A most magical peninsula extending out of the farthest southwest of England, Cornwall is a land of rolling emerald green and tawny wheat fields bursting with kale, and courgettes, carrots, tomatoes and waving acres of grain, each field separated by quite untamed hedgerows–stone and earthen boundary mounds that are overgrown with Queen Anne’s lace, dandelions, morning glories, blackberries and puff ball conifers. Single tract serpentine roads, complete with careening double decker buses, thread through the farmlands out to the rocky outcrop at Land’s End where granite cliffs meet the Atlantic and where winds reach 60-80 mph.
A mile north is Sennen with its Caribbean colored sea rolling into a lovely white sand surfer/swimming beach and where you can climb up a proper hill to have the best view of Land’s End, far from the retail circus that crawls all over that site.
The countryside finds villages of stone row houses nestled among the farms.
Beauty abounds as well in the many gardens that grace cities like Penzance and St Ives– the National Trust has preserved a 25 acre estate grounds filled with meandering forest walks full of 20′ high rhodedendrons and majestic oaks and hydrangea and streamside gardens with every color imaginable–magenta foxglove, white daisies, bluebells, all with grazing butterflies and bees, birds singing in the sweet air.
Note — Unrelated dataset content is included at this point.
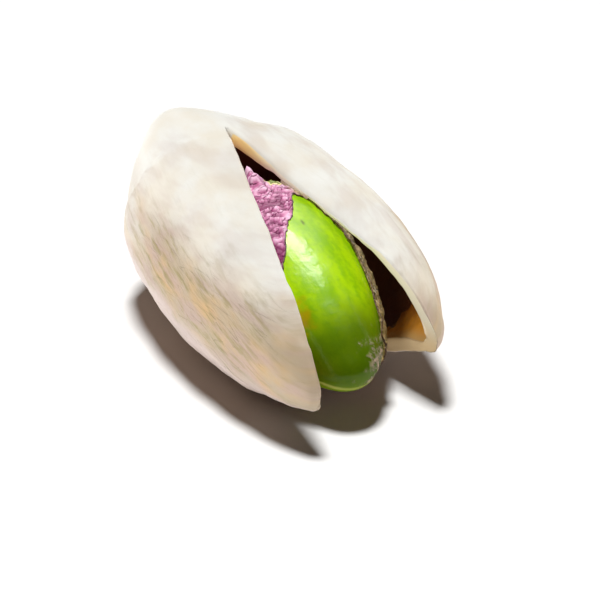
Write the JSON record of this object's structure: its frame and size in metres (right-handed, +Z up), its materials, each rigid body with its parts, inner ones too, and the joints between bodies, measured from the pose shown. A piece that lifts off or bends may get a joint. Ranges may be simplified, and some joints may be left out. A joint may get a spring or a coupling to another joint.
{
  "type": "pistachio nut in shell",
  "caption": "Dried pistachio: an ivory shell split open from near the stem end to its pointed tip, holding a green kernel in a torn papery purple-brown skin.",
  "frame": {"origin": "on the table plane, under the middle of the shell's bounding box", "axes": "+X along the nut from the joined stem end to the split tip, +Y across the two halves, +Z up"},
  "size_m": [0.0198, 0.013, 0.0111],
  "materials": {
    "shell": "smooth dry nutshell, satin",
    "kernel": "smooth waxy seed, satin",
    "seed_skin": "papery, wrinkled, matt"
  },
  "bodies": {
    "root": {"shell": "shell", "kernel": "kernel", "seed_skin": "seed_skin"}
  },
  "joints": []
}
My favorite garden full of a jungle of exotics and many of her sculptures surrounds Barbara Hepworth’s studio/home in St Ives. From a 20′ high geometric bronze to lovingly carved organic wooden pieces, their interior concavities brushed with gold leaf, Hepworth imitated, in elegant abstract form, the ocean beaten shapes of the Cornwall coast and the enigmatic piercings of ancient menhirs (Neolithic stone monuments) and the stone circles found all over the county–in fact Cornwall has the most Neolithic sites in all of Britain.
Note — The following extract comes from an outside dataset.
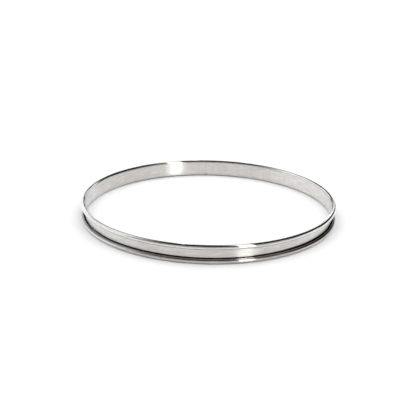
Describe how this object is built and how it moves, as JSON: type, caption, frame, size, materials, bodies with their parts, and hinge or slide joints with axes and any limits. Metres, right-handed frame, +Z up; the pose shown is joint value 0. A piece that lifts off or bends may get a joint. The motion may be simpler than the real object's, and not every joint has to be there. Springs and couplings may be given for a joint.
{
  "type": "tart ring",
  "caption": "Low round stainless tart ring with straight plain walls and hollow edges rolled outwards along the top and bottom, open through the middle.",
  "frame": {"origin": "on the ring's axis, in the plane that the ring rests on", "axes": "+Z up along the ring's axis; X and Y lie in the resting plane and the weld across the strip is on +Y"},
  "size_m": [0.29, 0.29, 0.02],
  "materials": {
    "steel": "fine brushed stainless"
  },
  "bodies": {
    "root": {"tart_ring": "steel"}
  },
  "joints": []
}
There’s art here as well. Tate St Ives had a show of sensual paintings and drawings by the Lebanese artist Huguette Caland. And for most of one sunny day I participated in a performance piece: “Another Hurling of the Silver Ball” wherein hundreds of townsfolk gambolled in procession from the highest point in St Ives, through a skate park and into a soccer field where tribes of young uniformed school boys bumped the 10′ high ball back and forth between goals, often being knocked over amidst gales of laughter. We all then followed the ball into another park where a formally costumed Celtic band played for a dance around and around the ball. The ball ended up suspended above the Tate rotunda with its artist playing an obscure digital sound piece created by beating on the ball .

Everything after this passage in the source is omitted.